The Kings Hall's decorative scheme mirrors those of the principal spaces in the town hall extension. The hall is entered via a foyer with a barrel roof, with moulded decorative ribs springing from fancy pilasters, heavy cornices and mouldings. The former box office windows survive to either side of the central doors to the auditorium. Stairs to either side rise to the balcony seating, and continue to the gallery above. The landings above the foyer have three sets of doors to the auditorium and are highly decorated.

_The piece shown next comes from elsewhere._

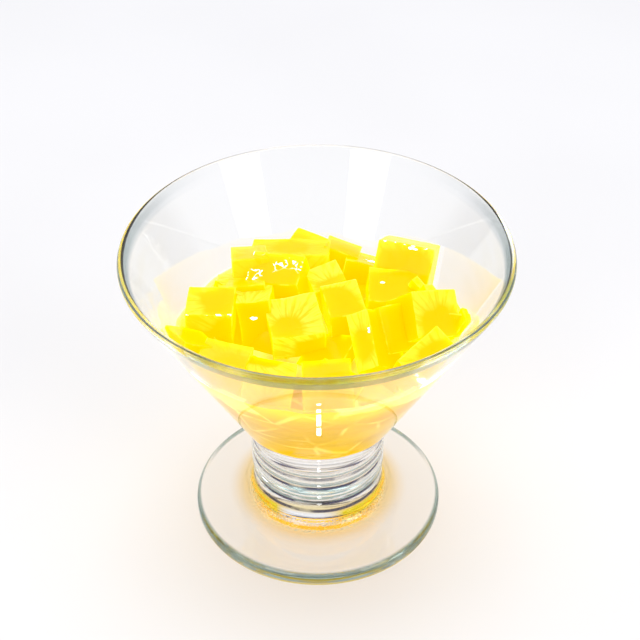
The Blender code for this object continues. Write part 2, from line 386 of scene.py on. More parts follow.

The auditorium has a deep barrel ceiling with extensive moulded plaster decoration, and eight Diocletian windows to each long elevation, set between the ribs of the ceiling, forming a clerestory above the balcony. The ribs spring from pilasters with moulded decoration. The balcony and gallery have fixed seating; the stalls area has no fixed seating and doubles as a dance floor. The stage is at the northern end of the building. Behind and below are technical spaces and dressing rooms. A long corridor runs the length of the building on either side, giving access to the auditorium on its long sides. Doorways in the external wall of the western corridor lead into the later-20th-century range of changing rooms and lavatories.

Subsidiary Features

The Glebe Street elevation has a coped, stone balustrade enclosing the basement area, the balusters resembling miniature Doric columns, with square newels at intervals.